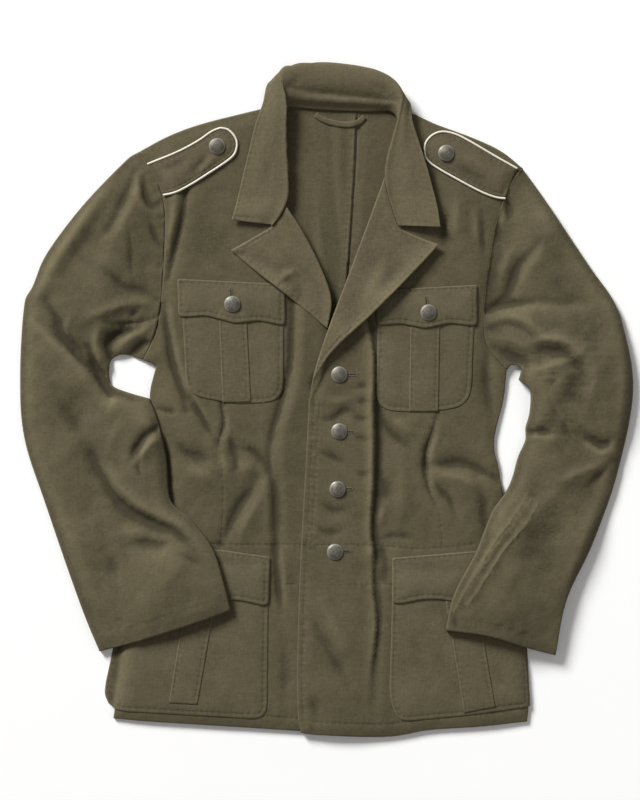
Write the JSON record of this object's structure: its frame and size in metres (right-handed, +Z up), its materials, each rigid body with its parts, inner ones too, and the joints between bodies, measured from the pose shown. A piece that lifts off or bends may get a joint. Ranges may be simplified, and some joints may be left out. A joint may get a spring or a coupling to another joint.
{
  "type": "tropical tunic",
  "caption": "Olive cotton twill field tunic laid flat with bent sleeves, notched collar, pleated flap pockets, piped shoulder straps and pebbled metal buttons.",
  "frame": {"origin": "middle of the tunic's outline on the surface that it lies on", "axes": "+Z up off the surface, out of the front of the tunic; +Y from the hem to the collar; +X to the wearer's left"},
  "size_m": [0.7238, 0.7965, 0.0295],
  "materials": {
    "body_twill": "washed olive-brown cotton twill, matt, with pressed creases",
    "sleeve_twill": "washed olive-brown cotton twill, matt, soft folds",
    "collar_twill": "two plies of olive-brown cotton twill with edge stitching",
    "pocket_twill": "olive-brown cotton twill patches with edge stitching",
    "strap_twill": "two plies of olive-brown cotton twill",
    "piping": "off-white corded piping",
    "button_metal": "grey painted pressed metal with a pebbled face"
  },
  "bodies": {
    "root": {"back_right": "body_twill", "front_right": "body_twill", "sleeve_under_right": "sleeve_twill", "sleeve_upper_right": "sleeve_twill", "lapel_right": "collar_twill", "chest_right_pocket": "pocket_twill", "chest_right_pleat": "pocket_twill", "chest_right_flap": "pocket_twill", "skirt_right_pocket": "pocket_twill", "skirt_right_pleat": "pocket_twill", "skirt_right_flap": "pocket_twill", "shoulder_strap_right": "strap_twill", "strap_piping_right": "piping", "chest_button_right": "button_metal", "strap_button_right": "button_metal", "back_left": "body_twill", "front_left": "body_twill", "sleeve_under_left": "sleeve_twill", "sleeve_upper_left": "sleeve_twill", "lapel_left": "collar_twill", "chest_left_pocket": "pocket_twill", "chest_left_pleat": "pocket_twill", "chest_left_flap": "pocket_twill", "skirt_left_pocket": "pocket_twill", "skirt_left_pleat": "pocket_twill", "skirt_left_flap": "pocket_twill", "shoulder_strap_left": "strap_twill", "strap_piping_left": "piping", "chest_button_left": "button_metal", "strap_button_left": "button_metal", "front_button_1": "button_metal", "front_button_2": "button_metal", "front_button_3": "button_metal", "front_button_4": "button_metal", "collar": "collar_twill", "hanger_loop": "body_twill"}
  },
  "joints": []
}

※

* Given exercise: Give an exact repetition of all the material.

* Output for this task:
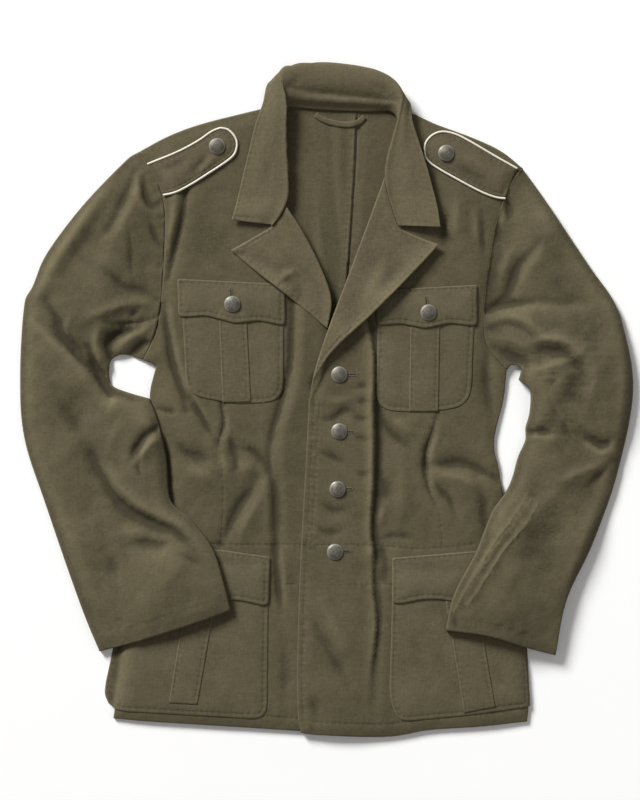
Write the JSON record of this object's structure: its frame and size in metres (right-handed, +Z up), its materials, each rigid body with its parts, inner ones too, and the joints between bodies, measured from the pose shown. A piece that lifts off or bends may get a joint. Ranges may be simplified, and some joints may be left out. A joint may get a spring or a coupling to another joint.
{
  "type": "tropical tunic",
  "caption": "Olive cotton twill field tunic laid flat with bent sleeves, notched collar, pleated flap pockets, piped shoulder straps and pebbled metal buttons.",
  "frame": {"origin": "middle of the tunic's outline on the surface that it lies on", "axes": "+Z up off the surface, out of the front of the tunic; +Y from the hem to the collar; +X to the wearer's left"},
  "size_m": [0.7238, 0.7965, 0.0295],
  "materials": {
    "body_twill": "washed olive-brown cotton twill, matt, with pressed creases",
    "sleeve_twill": "washed olive-brown cotton twill, matt, soft folds",
    "collar_twill": "two plies of olive-brown cotton twill with edge stitching",
    "pocket_twill": "olive-brown cotton twill patches with edge stitching",
    "strap_twill": "two plies of olive-brown cotton twill",
    "piping": "off-white corded piping",
    "button_metal": "grey painted pressed metal with a pebbled face"
  },
  "bodies": {
    "root": {"back_right": "body_twill", "front_right": "body_twill", "sleeve_under_right": "sleeve_twill", "sleeve_upper_right": "sleeve_twill", "lapel_right": "collar_twill", "chest_right_pocket": "pocket_twill", "chest_right_pleat": "pocket_twill", "chest_right_flap": "pocket_twill", "skirt_right_pocket": "pocket_twill", "skirt_right_pleat": "pocket_twill", "skirt_right_flap": "pocket_twill", "shoulder_strap_right": "strap_twill", "strap_piping_right": "piping", "chest_button_right": "button_metal", "strap_button_right": "button_metal", "back_left": "body_twill", "front_left": "body_twill", "sleeve_under_left": "sleeve_twill", "sleeve_upper_left": "sleeve_twill", "lapel_left": "collar_twill", "chest_left_pocket": "pocket_twill", "chest_left_pleat": "pocket_twill", "chest_left_flap": "pocket_twill", "skirt_left_pocket": "pocket_twill", "skirt_left_pleat": "pocket_twill", "skirt_left_flap": "pocket_twill", "shoulder_strap_left": "strap_twill", "strap_piping_left": "piping", "chest_button_left": "button_metal", "strap_button_left": "button_metal", "front_button_1": "button_metal", "front_button_2": "button_metal", "front_button_3": "button_metal", "front_button_4": "button_metal", "collar": "collar_twill", "hanger_loop": "body_twill"}
  },
  "joints": []
}